Para não esquecer...

HISTÓRIAS JURÍDICAS * 1

Semanalmente, às segundas-feiras, vamos ter aqui uma história jurídica baseada no que os nossos tribunais vão decidindo ou acordando. Vou tentar descomplicar (se não acabar por fazer o contrário…) e descodificar a partir do juridez

As histórias são casos resolvidos pelos nossos tribunais e que me pareçam de interesse geral. Atenção que, como é óbvio, cada caso aqui tratado pode não se aplicar ao seu caso, caro leitor. “Cada caso é um caso” e pode haver nuances que, por ventura, podem não encaixar no seu caso.

A 1ª história

O Supremo Tribunal de Justiça foi chamado a resolver o seguinte problema:

António
(nos casos práticos, na Faculdade, era assim que se identificavam os intervenientes: A, B, C, etc.) 
tinha ficado viúvo do seu primeiro casamento e tinha três filhas
(do Acórdão fico na dúvida se eram duas se três, mas tanto faz, neste caso). 
Os herdeiros da mulher
(o marido e as três filhas) 
não fizeram partilhas dos bens deixados pela falecida. O marido voltou a casar, com Belinha, no regime de separação de bens. Nessa altura lembrou-se de fazer um testamento a favor da mulher e de duas filhas, dizendo que deixava o direito a metade que tivesse sobre o bem imóvel A à mulher, Belinha, o direito a metade que tivesse sobre o imóvel B à filha Cristina e o direito a metade que tivesse sobre o imóvel C, à filha Deodata.

A filha Eleonarda, descontente, pespegou uma ação contra a madrasta e as irmãs dizendo que o pai não podia ter dado qualquer direito que tinha sobre aqueles bens, pois, pertencendo à comunhão, não podia dispor deles. Mas o Tribunal
(da comarca de Viseu, julgo eu) 
considerou que o António tinha procedido bem, pois dispôs de um direito que teria sobre aqueles bens.

Inconformada, a Eleonarda recorreu para a Relação do Porto, que veio a considerar tais disposições nulas.
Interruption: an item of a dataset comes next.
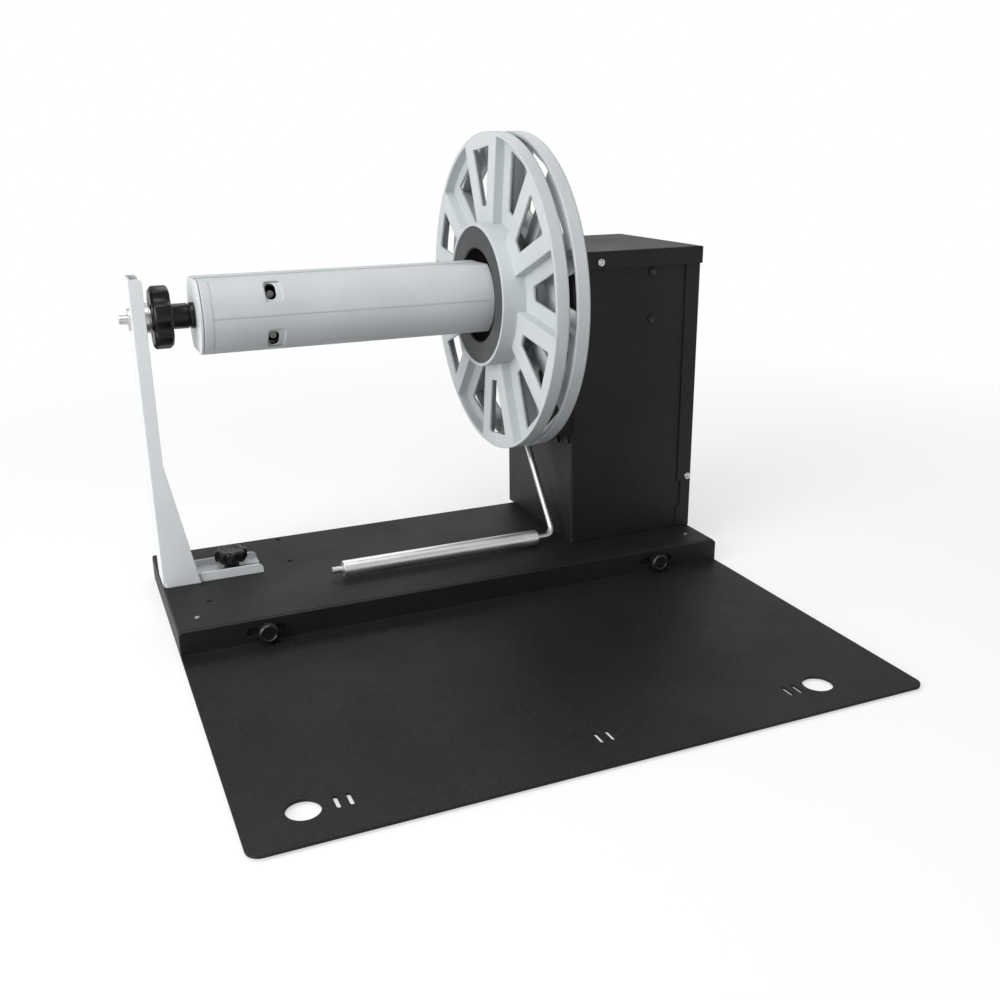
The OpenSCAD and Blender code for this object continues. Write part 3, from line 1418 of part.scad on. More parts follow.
rod_clips();
roller_tube();
roller_bushes();
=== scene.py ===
"""A bench-top label rewinder with a hand crank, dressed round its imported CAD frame."""

import json
import logging
import math
from dataclasses import dataclass, field
from enum import Enum
from typing import Callable, Optional, Sequence, Union

import bmesh
import bpy
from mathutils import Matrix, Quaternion, Vector

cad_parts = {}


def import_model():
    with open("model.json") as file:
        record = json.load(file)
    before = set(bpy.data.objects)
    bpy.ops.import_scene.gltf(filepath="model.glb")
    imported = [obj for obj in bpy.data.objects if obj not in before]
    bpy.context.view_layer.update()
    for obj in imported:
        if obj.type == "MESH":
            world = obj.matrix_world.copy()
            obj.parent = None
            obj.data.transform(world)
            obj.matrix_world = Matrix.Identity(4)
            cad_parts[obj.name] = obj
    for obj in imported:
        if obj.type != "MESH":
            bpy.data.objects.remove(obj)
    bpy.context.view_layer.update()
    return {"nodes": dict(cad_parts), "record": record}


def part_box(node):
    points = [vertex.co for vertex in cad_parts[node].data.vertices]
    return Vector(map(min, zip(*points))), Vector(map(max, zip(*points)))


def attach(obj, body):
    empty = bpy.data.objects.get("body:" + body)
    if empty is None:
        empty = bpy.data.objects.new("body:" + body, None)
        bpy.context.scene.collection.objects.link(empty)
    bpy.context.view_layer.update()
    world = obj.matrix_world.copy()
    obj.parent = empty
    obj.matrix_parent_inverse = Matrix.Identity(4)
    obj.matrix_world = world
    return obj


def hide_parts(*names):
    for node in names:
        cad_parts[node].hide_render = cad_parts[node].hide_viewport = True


log = logging.getLogger("rewinder")

MM = 0.001
SPINDLE_Y = 0.1335
SPINDLE_Z = 0.265

Colour = tuple[float, float, float]
Socket = bpy.types.NodeSocket


class Lay(Enum):
    """Direction of the fine lines that a tool leaves on metal."""

    ALONG_X = "lines along X"
    PLAIN = "no lines"


class Nodes:
    """Adds nodes to one tree."""

    def __init__(self, tree: bpy.types.NodeTree) -> None:
        """Starts with an empty tree.

        Args:
            tree: The tree of a material or a world.
        """
        self.tree = tree
        tree.nodes.clear()

    def node(self, kind: str, inputs: Optional[dict] = None, **settings) -> bpy.types.Node:
        """Adds a node.

        Args:
            kind: Blender's type name of the node.
            inputs: Values or sockets for its inputs, by name or index.
            settings: Its own properties.

        Returns:
            The new node.
        """
        made = self.tree.nodes.new(kind)
        for key, value in settings.items():
            setattr(made, key, value)
        for key, value in (inputs or {}).items():
            if isinstance(value, bpy.types.NodeSocket):
                self.tree.links.new(value, made.inputs[key])
            else:
                made.inputs[key].default_value = value
        return made

    def either(self, *flags: Socket) -> Socket:
        """Says whether any of some flags is set.

        Args:
            flags: Values of 0 or 1.

        Returns:
            The largest of them.
        """
        found = flags[0]
        for flag in flags[1:]:
            found = self.node("ShaderNodeMath", {0: found, 1: flag}, operation="MAXIMUM").outputs[0]
        return found

    def choose(self, share: Socket, first: Union[float, Socket], second: Union[float, Socket]) -> Socket:
        """Mixes two numbers.

        Args:
            share: How much of the second.
            first: Number at 0.
            second: Number at 1.

        Returns:
            The mixed number.
        """
        return self.node("ShaderNodeMix", {"Factor": share, "A": first, "B": second}).outputs[0]

    def span(self, value: Socket, low: float, high: float, start: float = 0.3, end: float = 0.7) -> Socket:
        """Maps a value to a range, clamped.

        Args:
            value: The value to map.
            low: Result at the start.
            high: Result at the end.
            start: Value that gives low.
            end: Value that gives high.

        Returns:
            The mapped value.
        """
        inputs = {"Value": value, "From Min": start, "From Max": end, "To Min": low, "To Max": high}
        return self.node("ShaderNodeMapRange", inputs).outputs[0]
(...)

Inconformadas, agora a viúva Belinha e as filhas Cristina e Deodata interpuseram recurso para o Supremo que veio a decidir da seguinte maneira.

A Eleonarda tem toda a razão. O António não poderia ter dado o direito a metade que tivesse sobre os bens A, B e C, porque, por morte da sua primeira mulher, os bens integrantes da herança indivisa não conferem ao António dispor de qualquer bem em concreto – coisa que ele fez. O António somente tem direito a uma quota ideal da herança
(neste caso ½, que era a sua metade e mais ¼ da metade que era da herança da sua mulher) 
e não o direito sobre um bem em concreto, ao contrário do que fez.

Portanto, amigo, se quiser dispor de algum bem em concreto e se se encontrar nesta situação, tenha calma. Faça a partilha dos bens, tenha a certeza DE que o bem é só seu, para que o beneficiário não tenha surpresas desagradáveis.

Estes e outros acórdãos podem ser consultados em http://www.dgsi.pt/. Este é assinado pelo Conselheiro Acácio das Neves, antigo juiz em Vila Real de Santo António, que conheço bem, e o acórdão é de 29 de janeiro deste ano. Fresquinho, portanto.

Duas chamadas de atenção. Nesta embrulhada estão envolvidos a Notária, que fez o testamento; o advogado que, provavelmente, aconselhou o advogado que defendeu a tese da viabilidade dos legados; o juiz da primeira instância que considerou viável o testamento; a Relação do Porto e o Supremo. Isto é, houve pessoas que erraram em todo este processo, se tivermos por boa a decisão do Supremo. Mas, mesmo que não a consideremos, há gente que errou, fez uma má interpretação do direito. É este o encanto do direito e o seu perigo.